**What to produce:**
Check each line for the string "from", then give only how many lines have it.

**Provided data:**
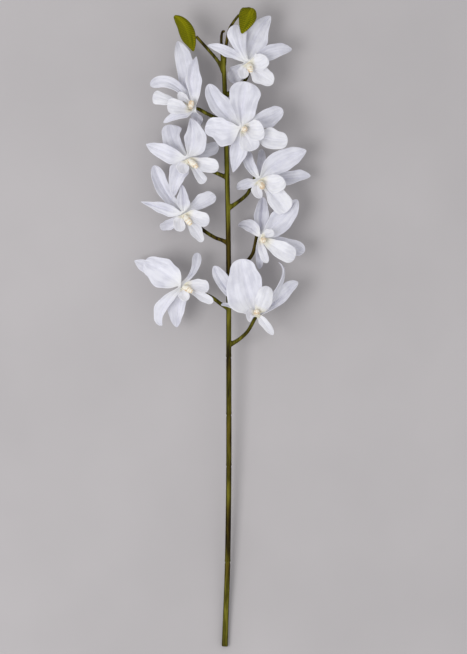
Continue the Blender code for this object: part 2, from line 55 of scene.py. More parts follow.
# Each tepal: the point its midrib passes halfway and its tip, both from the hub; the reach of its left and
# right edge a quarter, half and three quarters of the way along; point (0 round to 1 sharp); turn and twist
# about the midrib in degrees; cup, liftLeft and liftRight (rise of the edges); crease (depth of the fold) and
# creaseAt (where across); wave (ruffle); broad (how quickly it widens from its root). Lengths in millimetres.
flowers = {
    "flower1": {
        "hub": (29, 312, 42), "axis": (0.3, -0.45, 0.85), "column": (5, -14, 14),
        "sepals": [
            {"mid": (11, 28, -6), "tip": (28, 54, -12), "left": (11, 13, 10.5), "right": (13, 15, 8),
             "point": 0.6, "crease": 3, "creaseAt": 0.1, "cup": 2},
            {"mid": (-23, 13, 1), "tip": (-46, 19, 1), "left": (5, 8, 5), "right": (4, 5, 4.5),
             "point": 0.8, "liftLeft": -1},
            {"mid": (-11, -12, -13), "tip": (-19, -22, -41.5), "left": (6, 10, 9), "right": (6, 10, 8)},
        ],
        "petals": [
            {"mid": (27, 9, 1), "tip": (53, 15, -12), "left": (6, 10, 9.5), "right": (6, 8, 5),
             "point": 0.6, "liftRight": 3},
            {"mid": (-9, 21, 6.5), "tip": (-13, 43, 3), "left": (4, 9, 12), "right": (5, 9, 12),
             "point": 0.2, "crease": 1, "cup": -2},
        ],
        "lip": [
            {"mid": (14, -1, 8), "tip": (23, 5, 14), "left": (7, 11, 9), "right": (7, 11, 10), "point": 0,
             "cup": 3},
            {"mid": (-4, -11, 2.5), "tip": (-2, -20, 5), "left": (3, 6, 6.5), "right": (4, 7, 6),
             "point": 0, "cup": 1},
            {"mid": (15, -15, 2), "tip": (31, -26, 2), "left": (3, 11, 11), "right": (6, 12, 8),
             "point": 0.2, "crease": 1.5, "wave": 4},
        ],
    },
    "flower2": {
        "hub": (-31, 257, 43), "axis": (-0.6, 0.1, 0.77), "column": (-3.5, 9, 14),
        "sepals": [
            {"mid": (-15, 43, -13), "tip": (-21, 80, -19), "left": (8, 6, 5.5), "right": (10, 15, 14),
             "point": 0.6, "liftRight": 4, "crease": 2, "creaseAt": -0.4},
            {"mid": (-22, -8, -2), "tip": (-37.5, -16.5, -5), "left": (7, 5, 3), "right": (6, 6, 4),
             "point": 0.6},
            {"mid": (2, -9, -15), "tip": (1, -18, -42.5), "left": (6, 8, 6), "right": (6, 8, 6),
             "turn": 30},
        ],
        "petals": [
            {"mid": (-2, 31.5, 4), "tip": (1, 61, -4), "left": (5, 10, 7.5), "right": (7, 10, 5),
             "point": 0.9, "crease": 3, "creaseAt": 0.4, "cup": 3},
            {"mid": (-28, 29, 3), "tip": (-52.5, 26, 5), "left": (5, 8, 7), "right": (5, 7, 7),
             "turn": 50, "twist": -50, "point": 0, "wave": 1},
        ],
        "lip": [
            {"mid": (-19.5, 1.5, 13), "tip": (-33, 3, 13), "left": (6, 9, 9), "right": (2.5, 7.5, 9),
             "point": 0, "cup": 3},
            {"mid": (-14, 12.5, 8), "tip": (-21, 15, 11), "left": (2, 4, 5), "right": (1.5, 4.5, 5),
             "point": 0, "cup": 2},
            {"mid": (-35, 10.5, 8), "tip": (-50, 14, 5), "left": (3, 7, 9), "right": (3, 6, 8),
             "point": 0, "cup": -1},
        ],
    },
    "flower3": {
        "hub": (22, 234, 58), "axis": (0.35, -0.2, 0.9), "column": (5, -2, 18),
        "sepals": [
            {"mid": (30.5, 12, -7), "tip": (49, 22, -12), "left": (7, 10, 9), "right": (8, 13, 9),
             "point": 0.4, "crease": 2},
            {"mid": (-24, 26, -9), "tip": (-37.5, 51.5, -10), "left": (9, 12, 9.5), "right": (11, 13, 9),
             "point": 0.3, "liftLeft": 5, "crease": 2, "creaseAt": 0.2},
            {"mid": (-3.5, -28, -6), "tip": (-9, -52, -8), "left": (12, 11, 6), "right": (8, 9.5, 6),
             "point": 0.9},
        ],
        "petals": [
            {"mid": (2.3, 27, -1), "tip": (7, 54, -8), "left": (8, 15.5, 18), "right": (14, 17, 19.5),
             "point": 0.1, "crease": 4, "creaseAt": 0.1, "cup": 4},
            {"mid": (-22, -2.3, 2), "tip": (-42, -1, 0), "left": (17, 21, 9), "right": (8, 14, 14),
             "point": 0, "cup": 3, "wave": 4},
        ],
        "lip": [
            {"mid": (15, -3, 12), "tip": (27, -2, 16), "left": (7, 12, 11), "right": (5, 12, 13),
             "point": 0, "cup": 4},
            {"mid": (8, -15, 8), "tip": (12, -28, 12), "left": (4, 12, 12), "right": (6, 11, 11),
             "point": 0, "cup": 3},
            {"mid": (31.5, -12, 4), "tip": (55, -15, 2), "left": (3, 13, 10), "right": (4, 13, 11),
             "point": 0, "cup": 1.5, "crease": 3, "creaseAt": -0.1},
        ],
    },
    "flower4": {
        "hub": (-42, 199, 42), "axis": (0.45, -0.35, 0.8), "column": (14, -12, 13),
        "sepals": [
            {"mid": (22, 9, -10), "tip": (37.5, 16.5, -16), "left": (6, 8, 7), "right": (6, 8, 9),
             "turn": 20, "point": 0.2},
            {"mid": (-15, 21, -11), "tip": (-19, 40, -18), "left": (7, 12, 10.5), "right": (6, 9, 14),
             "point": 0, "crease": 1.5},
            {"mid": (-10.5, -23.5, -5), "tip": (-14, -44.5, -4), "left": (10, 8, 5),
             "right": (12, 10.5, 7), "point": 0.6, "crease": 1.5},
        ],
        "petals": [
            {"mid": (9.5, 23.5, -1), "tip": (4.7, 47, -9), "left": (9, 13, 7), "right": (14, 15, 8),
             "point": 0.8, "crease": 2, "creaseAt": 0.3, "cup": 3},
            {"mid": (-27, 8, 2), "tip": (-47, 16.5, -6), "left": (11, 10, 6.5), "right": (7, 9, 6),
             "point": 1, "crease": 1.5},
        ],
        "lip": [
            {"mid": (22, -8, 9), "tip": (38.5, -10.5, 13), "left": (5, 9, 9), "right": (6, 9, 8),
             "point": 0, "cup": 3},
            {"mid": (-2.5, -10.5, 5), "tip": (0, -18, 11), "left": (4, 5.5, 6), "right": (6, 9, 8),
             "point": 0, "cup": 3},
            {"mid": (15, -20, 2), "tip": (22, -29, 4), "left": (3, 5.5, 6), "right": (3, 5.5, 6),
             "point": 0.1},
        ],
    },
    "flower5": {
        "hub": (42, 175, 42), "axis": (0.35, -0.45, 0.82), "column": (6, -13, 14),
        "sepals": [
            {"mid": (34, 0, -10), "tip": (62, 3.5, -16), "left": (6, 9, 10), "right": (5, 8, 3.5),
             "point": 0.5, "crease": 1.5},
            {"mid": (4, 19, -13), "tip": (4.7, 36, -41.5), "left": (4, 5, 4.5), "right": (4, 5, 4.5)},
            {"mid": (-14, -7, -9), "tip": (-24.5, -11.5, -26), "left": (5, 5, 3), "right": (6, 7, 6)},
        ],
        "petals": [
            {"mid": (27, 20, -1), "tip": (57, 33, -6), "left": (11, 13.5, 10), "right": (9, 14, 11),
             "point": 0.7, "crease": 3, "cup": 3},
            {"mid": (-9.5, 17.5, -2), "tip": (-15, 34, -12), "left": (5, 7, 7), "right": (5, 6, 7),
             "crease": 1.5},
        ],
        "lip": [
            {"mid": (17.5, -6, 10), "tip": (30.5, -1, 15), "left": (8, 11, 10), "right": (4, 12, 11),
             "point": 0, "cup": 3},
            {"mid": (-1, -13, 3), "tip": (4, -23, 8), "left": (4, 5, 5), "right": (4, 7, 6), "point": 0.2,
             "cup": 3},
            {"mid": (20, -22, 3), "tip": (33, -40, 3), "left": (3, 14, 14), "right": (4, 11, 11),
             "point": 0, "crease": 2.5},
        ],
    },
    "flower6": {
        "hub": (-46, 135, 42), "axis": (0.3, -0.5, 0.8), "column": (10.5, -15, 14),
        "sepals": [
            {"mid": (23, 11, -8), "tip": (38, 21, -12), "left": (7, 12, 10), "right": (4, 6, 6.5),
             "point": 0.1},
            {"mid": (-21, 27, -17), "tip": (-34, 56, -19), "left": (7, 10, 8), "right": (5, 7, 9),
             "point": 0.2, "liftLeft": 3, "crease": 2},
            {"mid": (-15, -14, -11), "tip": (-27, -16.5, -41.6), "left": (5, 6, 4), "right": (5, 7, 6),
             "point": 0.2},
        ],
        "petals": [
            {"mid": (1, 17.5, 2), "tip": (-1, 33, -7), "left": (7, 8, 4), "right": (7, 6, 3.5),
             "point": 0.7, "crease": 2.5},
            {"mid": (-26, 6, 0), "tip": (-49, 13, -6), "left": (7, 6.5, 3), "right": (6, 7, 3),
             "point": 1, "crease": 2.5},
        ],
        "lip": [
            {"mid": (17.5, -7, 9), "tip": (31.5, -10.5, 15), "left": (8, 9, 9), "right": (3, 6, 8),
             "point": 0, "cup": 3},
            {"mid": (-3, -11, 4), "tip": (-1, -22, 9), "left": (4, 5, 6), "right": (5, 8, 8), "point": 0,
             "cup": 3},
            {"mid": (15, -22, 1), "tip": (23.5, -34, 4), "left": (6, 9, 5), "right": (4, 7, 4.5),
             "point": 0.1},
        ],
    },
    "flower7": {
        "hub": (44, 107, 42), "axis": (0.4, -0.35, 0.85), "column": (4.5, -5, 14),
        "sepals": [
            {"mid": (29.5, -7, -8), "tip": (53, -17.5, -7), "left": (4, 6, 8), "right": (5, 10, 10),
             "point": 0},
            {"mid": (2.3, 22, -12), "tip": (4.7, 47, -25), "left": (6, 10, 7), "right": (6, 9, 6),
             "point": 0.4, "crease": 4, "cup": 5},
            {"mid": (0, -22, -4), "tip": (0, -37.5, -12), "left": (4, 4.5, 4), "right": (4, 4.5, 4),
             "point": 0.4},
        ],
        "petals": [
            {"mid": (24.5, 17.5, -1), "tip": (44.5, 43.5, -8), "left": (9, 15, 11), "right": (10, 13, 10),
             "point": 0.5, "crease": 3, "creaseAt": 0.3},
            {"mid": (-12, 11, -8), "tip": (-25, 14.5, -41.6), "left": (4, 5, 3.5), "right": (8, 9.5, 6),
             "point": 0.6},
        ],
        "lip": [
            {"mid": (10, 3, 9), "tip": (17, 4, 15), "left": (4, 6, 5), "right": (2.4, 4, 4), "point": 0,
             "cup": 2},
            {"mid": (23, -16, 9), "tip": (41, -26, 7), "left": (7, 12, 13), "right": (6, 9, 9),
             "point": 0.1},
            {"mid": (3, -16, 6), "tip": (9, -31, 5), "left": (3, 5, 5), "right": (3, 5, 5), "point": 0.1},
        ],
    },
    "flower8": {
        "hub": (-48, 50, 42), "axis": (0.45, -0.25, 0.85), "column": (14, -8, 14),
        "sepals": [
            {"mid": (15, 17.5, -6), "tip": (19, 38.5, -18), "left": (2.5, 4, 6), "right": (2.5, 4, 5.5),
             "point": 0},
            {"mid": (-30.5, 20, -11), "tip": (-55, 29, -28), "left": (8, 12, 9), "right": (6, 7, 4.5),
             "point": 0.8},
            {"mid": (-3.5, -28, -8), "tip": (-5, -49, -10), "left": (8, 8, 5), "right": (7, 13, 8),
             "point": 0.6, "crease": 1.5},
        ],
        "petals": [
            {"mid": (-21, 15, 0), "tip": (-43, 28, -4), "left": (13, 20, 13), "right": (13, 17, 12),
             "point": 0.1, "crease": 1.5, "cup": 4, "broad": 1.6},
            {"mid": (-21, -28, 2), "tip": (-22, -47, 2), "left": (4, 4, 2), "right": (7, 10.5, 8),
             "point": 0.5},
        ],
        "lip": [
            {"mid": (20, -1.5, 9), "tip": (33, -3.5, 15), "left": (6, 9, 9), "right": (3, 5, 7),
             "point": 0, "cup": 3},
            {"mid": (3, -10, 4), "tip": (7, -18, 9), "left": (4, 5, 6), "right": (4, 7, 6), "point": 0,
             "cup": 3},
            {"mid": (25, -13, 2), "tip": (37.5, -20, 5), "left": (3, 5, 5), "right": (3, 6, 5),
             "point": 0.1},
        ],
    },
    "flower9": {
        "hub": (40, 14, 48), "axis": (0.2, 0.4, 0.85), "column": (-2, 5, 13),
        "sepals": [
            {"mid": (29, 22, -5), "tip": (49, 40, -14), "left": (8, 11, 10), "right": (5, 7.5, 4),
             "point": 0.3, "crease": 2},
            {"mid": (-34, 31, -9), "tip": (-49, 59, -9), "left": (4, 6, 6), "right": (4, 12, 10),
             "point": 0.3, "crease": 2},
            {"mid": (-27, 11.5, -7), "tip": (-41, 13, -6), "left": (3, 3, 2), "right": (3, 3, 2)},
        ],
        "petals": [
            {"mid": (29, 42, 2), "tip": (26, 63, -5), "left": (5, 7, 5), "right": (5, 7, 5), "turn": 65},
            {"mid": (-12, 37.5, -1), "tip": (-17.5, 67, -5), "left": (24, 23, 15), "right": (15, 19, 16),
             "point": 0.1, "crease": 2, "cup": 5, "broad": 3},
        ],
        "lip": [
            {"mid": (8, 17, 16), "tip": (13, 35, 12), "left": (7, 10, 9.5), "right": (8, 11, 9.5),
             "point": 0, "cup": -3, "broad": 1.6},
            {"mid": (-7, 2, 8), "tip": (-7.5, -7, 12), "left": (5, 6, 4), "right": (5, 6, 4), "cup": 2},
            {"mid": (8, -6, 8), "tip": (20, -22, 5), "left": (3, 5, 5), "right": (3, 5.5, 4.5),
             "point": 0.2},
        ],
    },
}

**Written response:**
3